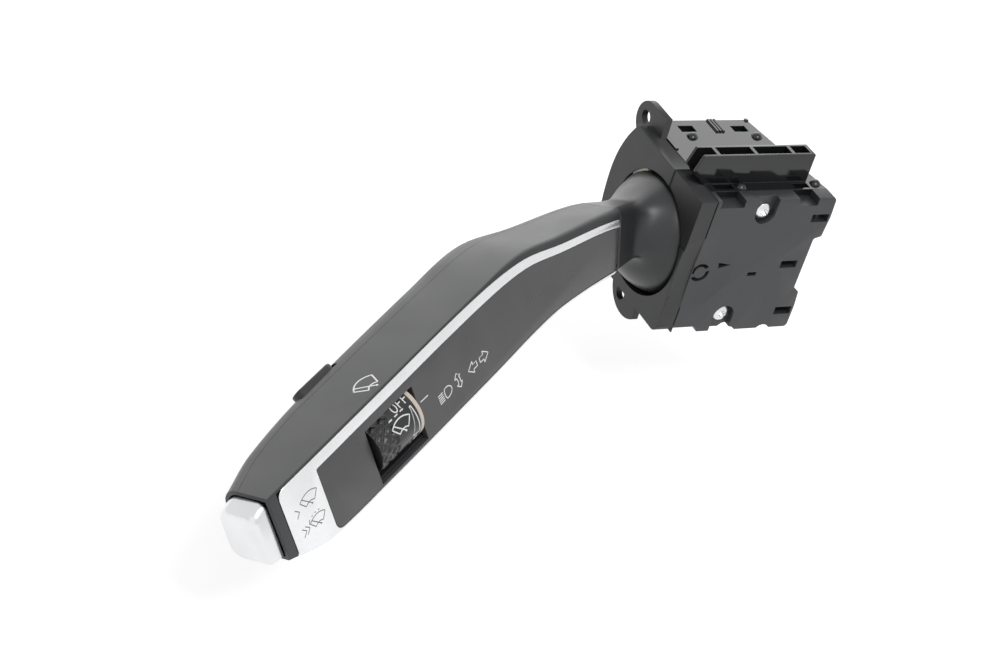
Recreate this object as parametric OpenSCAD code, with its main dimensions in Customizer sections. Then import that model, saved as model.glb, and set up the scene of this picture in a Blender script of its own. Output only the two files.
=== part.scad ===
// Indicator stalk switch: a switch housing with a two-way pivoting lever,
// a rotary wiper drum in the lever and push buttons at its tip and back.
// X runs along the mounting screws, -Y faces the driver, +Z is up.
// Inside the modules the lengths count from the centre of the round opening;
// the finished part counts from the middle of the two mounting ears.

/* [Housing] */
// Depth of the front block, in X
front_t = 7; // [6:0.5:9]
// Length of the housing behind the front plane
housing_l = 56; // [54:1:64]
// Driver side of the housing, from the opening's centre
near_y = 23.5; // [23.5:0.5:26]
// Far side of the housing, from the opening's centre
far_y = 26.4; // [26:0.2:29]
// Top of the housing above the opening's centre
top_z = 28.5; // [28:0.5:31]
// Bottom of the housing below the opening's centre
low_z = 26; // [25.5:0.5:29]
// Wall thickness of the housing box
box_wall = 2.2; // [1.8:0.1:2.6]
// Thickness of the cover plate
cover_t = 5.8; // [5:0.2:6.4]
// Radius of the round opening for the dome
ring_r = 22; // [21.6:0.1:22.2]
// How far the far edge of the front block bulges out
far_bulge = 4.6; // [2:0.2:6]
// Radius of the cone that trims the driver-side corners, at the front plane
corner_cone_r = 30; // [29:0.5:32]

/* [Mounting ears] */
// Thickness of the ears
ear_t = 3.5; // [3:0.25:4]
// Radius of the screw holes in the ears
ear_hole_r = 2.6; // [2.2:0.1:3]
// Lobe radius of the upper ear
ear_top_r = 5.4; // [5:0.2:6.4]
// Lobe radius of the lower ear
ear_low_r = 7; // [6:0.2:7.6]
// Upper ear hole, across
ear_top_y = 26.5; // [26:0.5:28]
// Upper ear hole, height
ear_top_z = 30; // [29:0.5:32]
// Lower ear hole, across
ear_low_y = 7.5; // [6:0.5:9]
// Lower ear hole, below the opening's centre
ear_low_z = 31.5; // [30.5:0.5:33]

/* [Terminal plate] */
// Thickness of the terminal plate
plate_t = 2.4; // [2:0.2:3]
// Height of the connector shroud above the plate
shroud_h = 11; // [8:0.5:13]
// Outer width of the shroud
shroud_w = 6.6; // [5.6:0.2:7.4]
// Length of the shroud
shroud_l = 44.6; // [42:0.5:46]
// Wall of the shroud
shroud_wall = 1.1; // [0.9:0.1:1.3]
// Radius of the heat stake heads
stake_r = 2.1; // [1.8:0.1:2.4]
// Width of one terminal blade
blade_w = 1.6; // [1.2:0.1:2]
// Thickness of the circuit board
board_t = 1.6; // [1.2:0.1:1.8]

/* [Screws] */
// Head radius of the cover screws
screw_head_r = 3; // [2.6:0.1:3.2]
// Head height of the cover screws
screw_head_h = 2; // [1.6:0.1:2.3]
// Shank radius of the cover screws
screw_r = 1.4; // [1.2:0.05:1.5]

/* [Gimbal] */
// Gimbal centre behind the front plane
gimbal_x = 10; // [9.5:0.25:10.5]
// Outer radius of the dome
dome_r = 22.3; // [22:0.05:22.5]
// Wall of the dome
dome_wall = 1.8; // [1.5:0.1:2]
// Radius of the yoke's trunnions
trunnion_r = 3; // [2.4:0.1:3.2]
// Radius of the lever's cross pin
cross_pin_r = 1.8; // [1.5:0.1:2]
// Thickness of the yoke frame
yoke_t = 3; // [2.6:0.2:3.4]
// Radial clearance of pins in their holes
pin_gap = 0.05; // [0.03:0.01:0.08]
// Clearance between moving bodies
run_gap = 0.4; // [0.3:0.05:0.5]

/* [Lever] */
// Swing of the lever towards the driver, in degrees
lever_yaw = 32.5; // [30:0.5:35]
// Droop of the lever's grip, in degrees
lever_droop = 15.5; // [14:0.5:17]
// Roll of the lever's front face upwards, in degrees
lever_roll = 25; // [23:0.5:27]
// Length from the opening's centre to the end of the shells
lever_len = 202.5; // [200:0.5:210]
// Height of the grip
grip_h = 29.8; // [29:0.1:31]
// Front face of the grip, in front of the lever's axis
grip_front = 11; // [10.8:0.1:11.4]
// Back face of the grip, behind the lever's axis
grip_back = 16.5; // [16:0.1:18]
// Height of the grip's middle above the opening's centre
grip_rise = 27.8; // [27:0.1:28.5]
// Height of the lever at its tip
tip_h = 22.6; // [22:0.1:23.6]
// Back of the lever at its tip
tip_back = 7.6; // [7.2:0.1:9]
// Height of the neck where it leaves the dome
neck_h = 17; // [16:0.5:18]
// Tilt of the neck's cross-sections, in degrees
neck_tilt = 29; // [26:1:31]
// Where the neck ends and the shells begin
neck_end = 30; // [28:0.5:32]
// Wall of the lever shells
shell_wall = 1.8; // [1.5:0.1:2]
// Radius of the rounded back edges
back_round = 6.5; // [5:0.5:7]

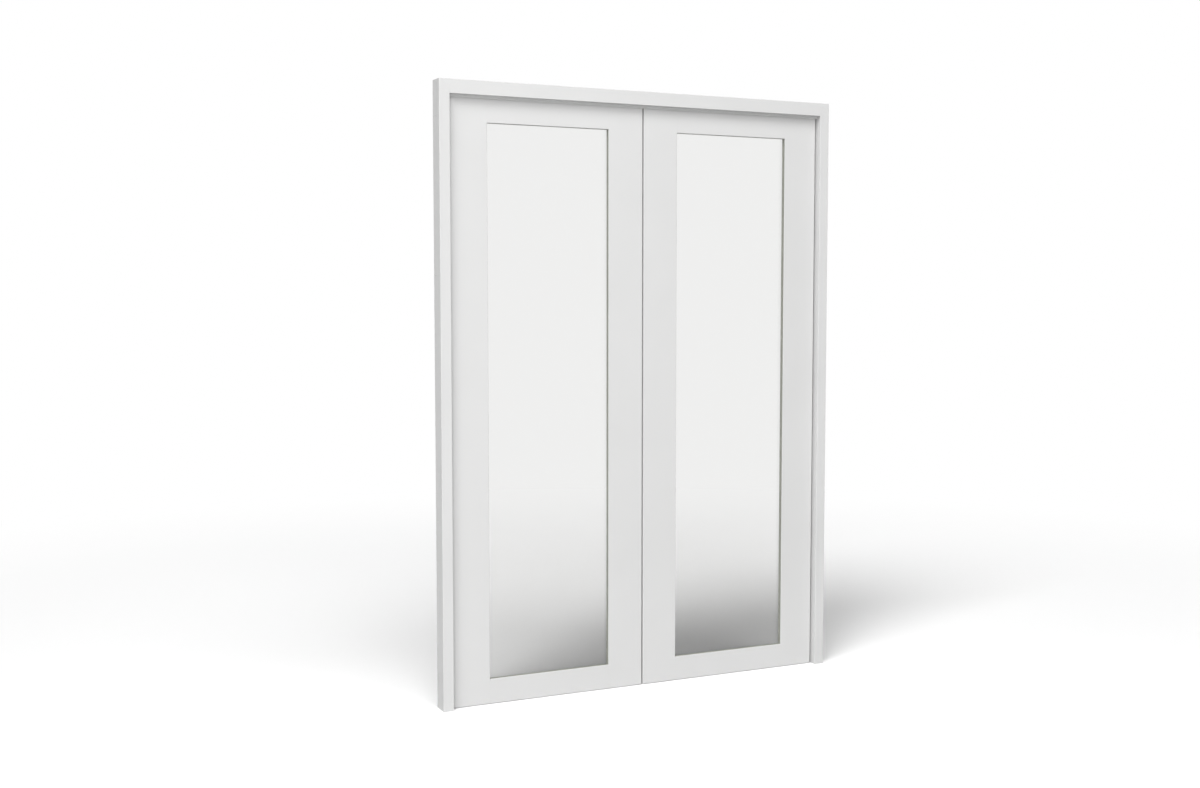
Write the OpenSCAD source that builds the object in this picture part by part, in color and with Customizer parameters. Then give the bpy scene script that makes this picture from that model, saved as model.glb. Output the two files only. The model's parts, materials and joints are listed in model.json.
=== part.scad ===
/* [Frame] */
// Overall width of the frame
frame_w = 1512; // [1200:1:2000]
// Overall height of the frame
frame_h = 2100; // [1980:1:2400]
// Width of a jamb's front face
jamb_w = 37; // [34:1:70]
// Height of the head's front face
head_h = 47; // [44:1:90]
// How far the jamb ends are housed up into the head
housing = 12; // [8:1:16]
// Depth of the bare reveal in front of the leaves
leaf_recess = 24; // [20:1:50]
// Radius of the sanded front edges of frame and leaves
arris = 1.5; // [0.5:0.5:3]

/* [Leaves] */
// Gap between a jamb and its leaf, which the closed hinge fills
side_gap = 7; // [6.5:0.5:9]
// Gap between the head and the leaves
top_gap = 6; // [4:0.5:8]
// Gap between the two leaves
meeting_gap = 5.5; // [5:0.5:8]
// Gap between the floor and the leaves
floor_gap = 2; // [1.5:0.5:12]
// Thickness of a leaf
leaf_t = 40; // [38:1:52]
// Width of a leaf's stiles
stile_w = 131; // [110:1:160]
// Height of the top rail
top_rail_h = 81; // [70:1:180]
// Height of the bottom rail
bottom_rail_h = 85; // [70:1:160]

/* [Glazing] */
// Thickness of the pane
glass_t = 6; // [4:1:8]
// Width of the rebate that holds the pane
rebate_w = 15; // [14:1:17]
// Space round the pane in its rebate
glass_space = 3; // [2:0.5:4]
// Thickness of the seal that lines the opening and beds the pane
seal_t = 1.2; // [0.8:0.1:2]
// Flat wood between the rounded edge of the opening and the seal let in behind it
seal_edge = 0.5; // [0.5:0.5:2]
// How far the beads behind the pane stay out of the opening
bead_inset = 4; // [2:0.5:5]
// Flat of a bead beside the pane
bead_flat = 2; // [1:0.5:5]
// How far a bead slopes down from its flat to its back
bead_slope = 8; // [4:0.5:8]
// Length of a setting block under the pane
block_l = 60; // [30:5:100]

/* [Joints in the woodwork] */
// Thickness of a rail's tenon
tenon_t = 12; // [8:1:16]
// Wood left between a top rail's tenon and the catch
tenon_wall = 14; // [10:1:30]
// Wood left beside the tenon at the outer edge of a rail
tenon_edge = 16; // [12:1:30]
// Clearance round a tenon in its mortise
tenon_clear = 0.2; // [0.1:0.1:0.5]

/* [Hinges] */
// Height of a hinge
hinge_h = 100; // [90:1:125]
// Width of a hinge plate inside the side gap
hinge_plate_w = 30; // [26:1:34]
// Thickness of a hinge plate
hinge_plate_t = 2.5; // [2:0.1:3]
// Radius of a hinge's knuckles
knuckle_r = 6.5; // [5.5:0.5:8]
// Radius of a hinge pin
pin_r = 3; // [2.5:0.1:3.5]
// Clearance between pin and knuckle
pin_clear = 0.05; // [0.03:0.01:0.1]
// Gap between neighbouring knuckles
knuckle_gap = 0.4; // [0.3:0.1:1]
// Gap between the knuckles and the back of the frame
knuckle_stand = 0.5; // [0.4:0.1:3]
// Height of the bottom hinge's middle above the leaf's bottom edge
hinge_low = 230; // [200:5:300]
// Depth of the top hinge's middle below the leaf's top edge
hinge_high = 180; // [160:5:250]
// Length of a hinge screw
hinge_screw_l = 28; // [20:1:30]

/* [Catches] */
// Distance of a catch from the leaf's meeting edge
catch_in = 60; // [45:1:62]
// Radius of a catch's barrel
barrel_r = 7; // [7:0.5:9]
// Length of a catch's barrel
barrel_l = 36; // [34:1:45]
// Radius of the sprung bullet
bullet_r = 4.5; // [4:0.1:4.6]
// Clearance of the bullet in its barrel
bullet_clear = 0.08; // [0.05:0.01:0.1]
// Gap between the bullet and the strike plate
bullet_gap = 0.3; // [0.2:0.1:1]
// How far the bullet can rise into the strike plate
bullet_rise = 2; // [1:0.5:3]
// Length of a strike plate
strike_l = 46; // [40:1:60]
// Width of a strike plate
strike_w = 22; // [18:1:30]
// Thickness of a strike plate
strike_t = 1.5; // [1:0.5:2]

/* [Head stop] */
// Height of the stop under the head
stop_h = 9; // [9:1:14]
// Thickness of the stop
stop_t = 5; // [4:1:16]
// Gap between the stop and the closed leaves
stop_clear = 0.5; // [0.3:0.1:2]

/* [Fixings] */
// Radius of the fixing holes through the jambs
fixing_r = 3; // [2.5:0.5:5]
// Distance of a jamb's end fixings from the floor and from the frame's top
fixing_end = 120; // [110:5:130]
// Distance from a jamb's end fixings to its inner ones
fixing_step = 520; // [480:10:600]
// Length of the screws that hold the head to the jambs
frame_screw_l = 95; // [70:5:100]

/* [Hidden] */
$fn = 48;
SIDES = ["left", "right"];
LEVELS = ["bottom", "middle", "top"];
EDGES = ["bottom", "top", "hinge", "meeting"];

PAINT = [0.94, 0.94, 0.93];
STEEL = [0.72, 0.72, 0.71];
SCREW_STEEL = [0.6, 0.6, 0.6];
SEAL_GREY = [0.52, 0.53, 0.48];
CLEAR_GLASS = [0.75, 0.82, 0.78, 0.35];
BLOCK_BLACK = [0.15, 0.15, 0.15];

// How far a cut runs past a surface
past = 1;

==

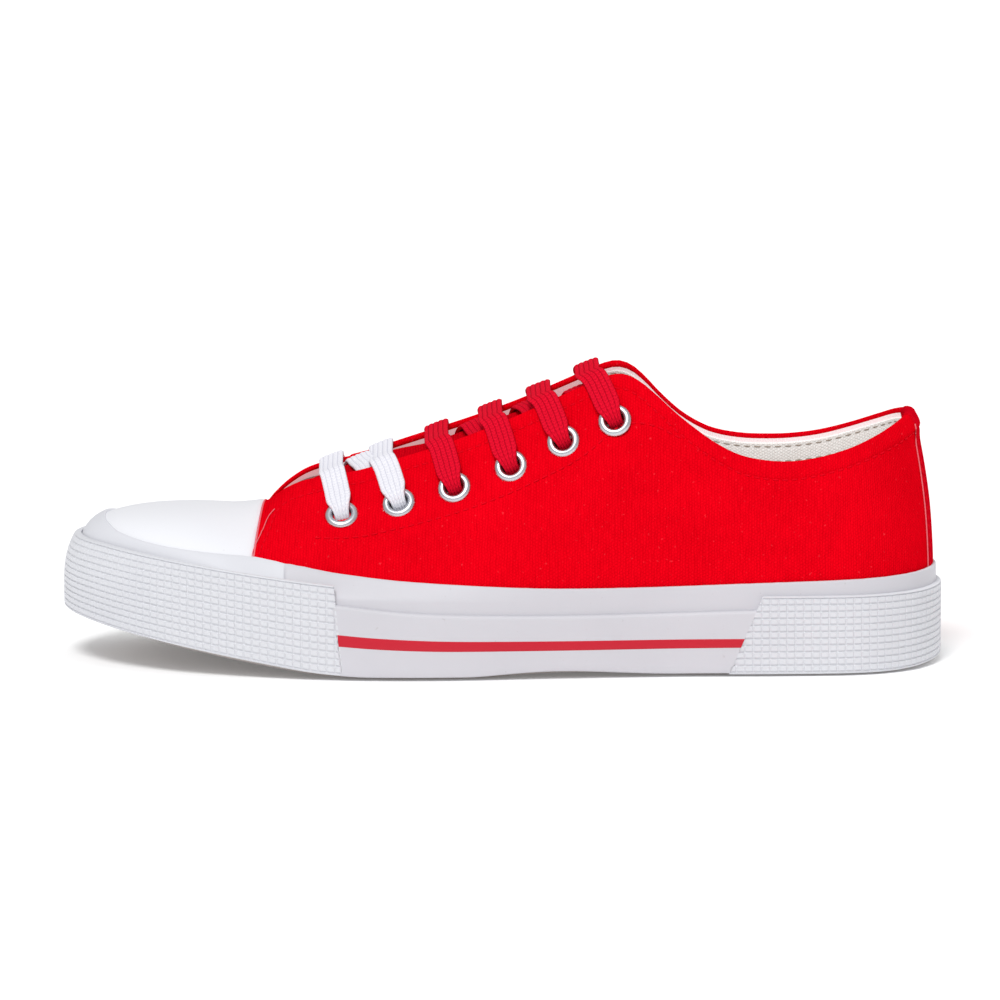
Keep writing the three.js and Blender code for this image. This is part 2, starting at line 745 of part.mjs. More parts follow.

• **DIRECTIVE**: Check each line of the records for "parts" and copy the ones that contain it.

• **RESPONSE**:
Write the OpenSCAD source that builds the object in this picture part by part, in color and with Customizer parameters. Then give the bpy scene script that makes this picture from that model, saved as model.glb. Output the two files only. The model's parts, materials and joints are listed in model.json.
Keep writing the three.js and Blender code for this image. This is part 2, starting at line 745 of part.mjs. More parts follow.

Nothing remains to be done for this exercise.